Adapula seorang wanita yang menuturkan perjalanan hidupnya “ Aku tidak tahu persis berapa umurku. Tapi yang masih kuingat, ibuku pernah berkata kepadaku, bahwa aku dilahirkan pada hari yang sama dengan kelahiran suamiku, yang tak lain adalah anak pamanku sendiri yang kini umurnya sudah enam puluh tiga tahun. Menurut cerita orang-orang, saat kami dilahirkan sanak keluarga berkata, “Mereka akan menjadi pasangan suami istri,” Cerita inipun terus berkembang seiring dengan perkembangan usia kami hingga memasuki masa remaja. Akhirnya mereka menikahkan kami pada usia yang relative sangat muda, kira-kira pada usia enam belas tahun. Aku melahirkan dua belas anak, namun lima diantaranya meninggal dunia. Tujuh lainnya sudah menikah, maka tinggallah kami berdua, mengenang kembali saat-saat kami belajar bersama, bercanda, bermain dan hari-hari yang pernah kami lewati bersama, suatu kenangan yang takkan terlupakan. Kini kami hidup berdua, kami amat bahagia karena kebahagiaan anak-anak kami.
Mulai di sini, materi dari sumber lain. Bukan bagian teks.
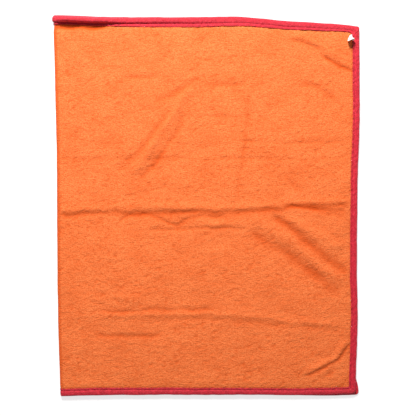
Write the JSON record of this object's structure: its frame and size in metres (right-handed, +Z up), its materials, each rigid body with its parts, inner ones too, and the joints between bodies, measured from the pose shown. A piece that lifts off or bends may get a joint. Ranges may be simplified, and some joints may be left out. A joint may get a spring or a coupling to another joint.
{
  "type": "quick dry towel",
  "caption": "Quick dry travel towel of terry cloth, bound on its edges with contrasting tape, folded once about a hinge line, with a sewn-in care label.",
  "frame": {"origin": "centre of the underside of the folded towel, on the surface that it lies on", "axes": "+Z up from the surface, +Y along the fold towards the far bound edge, +X across the towel from the fold to the open ends"},
  "size_m": [0.6024, 0.75, 0.0181],
  "materials": {
    "terry": "short looped microfibre pile, matt, orange",
    "tape": "knitted binding tape, matt, crimson",
    "thread": "spun sewing thread, low sheen, dark crimson",
    "label": "woven satin ribbon, blank, off-white"
  },
  "bodies": {
    "lower_half": {"terry_lower_half": "terry", "binding_far_lower": "tape", "needle_thread_far_lower": "thread", "looper_thread_far_lower": "thread", "binding_near_lower": "tape", "needle_thread_near_lower": "thread", "looper_thread_near_lower": "thread", "binding_end_lower": "tape", "needle_thread_end_lower": "thread", "looper_thread_end_lower": "thread", "terry_fold": "terry", "binding_far_fold": "tape", "binding_near_fold": "tape", "needle_thread_far_fold": "thread", "needle_thread_near_fold": "thread"},
    "upper_half": {"terry_upper_half": "terry", "binding_far_upper": "tape", "needle_thread_far_upper": "thread", "looper_thread_far_upper": "thread", "binding_near_upper": "tape", "needle_thread_near_upper": "thread", "looper_thread_near_upper": "thread", "binding_end_upper": "tape", "needle_thread_end_upper": "thread", "looper_thread_end_upper": "thread", "care_label_root": "label"},
    "care_label": {"care_label_flap": "label"}
  },
  "joints": [
    {"name": "fold_hinge", "type": "hinge", "parent": "lower_half", "child": "upper_half", "pos_m": [-0.29645, 0, 0.00475], "axis": [0, -1, 0], "range_deg": [0, 180], "deforming": ["terry_fold", "binding_far_fold", "binding_near_fold", "needle_thread_far_fold", "needle_thread_near_fold"]},
    {"name": "label_bend", "type": "hinge", "parent": "upper_half", "child": "care_label", "pos_m": [0.28365, 0.351, 0.0102], "axis": [0, 1, 0], "range_deg": [-20, 125], "stiffness_Nm_per_rad": 0.0002}
  ]
}
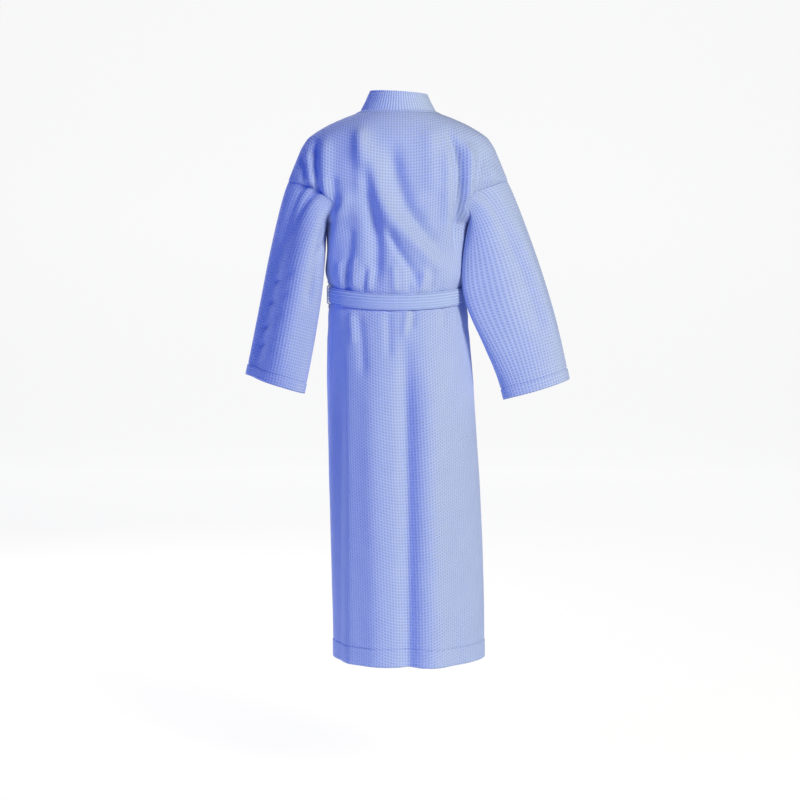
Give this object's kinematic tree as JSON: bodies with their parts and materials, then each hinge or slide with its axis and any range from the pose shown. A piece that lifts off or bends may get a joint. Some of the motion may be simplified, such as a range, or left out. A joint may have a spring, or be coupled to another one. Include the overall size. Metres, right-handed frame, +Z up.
{
  "type": "bathrobe",
  "caption": "Long kimono-style waffle bathrobe with dropped sleeves, neckband to the hem, belt in side loops, patch pockets and a hanging loop; front, sleeves and belt ends move.",
  "frame": {"origin": "middle of the neck at the height of the back neck seam, where the shoulders carry the robe", "axes": "+Z up, the front faces -Y, +X towards the wearer's left"},
  "size_m": [0.7341, 0.3104, 1.2884],
  "materials": {
    "waffle": "soft blue cotton waffle weave",
    "band": "blue cotton, ribbed and pressed flat",
    "belt": "blue cotton, rows of topstitching",
    "tape": "blue cotton tape",
    "label": "white woven ribbon, blank"
  },
  "bodies": {
    "robe": {"back_yoke": "waffle", "back_waist": "waffle", "back_skirt_upper": "waffle", "back_skirt_lower": "waffle", "front_left_bodice": "waffle", "front_right_bodice": "waffle", "front_right_skirt": "waffle", "neckband_back": "band", "neckband_left": "band", "neckband_right": "band", "belt_wrap": "belt", "belt_knot": "belt", "belt_loop_left": "belt", "belt_loop_right": "belt", "pocket_right": "waffle", "neck_tape": "tape", "neck_label": "label", "care_label": "label", "inner_tie_under": "tape", "inner_tie_side": "tape"},
    "left_sleeve": {"sleeve_left": "waffle"},
    "right_sleeve": {"sleeve_right": "waffle"},
    "left_skirt": {"front_left_skirt": "waffle", "neckband_left_lower": "band", "pocket_left": "waffle"},
    "outer_tail": {"belt_tail_outer": "belt"},
    "inner_tail": {"belt_tail_inner": "belt"},
    "loop": {"hang_loop": "tape"}
  },
  "joints": [
    {"name": "left_sleeve_lift", "type": "hinge", "parent": "robe", "child": "left_sleeve", "pos_m": [0.25, 0, -0.156], "axis": [0, -1, 0], "range_deg": [0, 60]},
    {"name": "right_sleeve_lift", "type": "hinge", "parent": "robe", "child": "right_sleeve", "pos_m": [-0.25, 0, -0.156], "axis": [0, 1, 0], "range_deg": [0, 60]},
    {"name": "front_open", "type": "hinge", "parent": "robe", "child": "left_skirt", "pos_m": [0.165, 0, -0.45], "axis": [0, 0, 1], "range_deg": [0, 30]},
    {"name": "outer_tail_swing", "type": "hinge", "parent": "robe", "child": "outer_tail", "pos_m": [-0.118, -0.098, -0.4461], "axis": [-1, 0, 0], "range_deg": [0, 60]},
    {"name": "inner_tail_swing", "type": "hinge", "parent": "robe", "child": "inner_tail", "pos_m": [-0.08, -0.1176, -0.4461], "axis": [-1, 0, 0], "range_deg": [0, 60]},
    {"name": "loop_flip", "type": "hinge", "parent": "robe", "child": "loop", "pos_m": [0, 0.056, 0.0005], "axis": [-1, 0, 0], "range_deg": [0, 150]}
  ]
}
Sebuah terapi psikis membuktikan bahwa kebersamaan dan pergaulan yang berjalan sekian lama bisa mendekatkan antara suami istri, sampai-sampai mereka berdua layaknya anak kembar, Sebab masing-masing suami istri bisa mengenali kebiasaan, gerakan dan perilaku pasangannya selama jangka waktu yang dilewati itu, mempengaruhi dan terpengaruhi.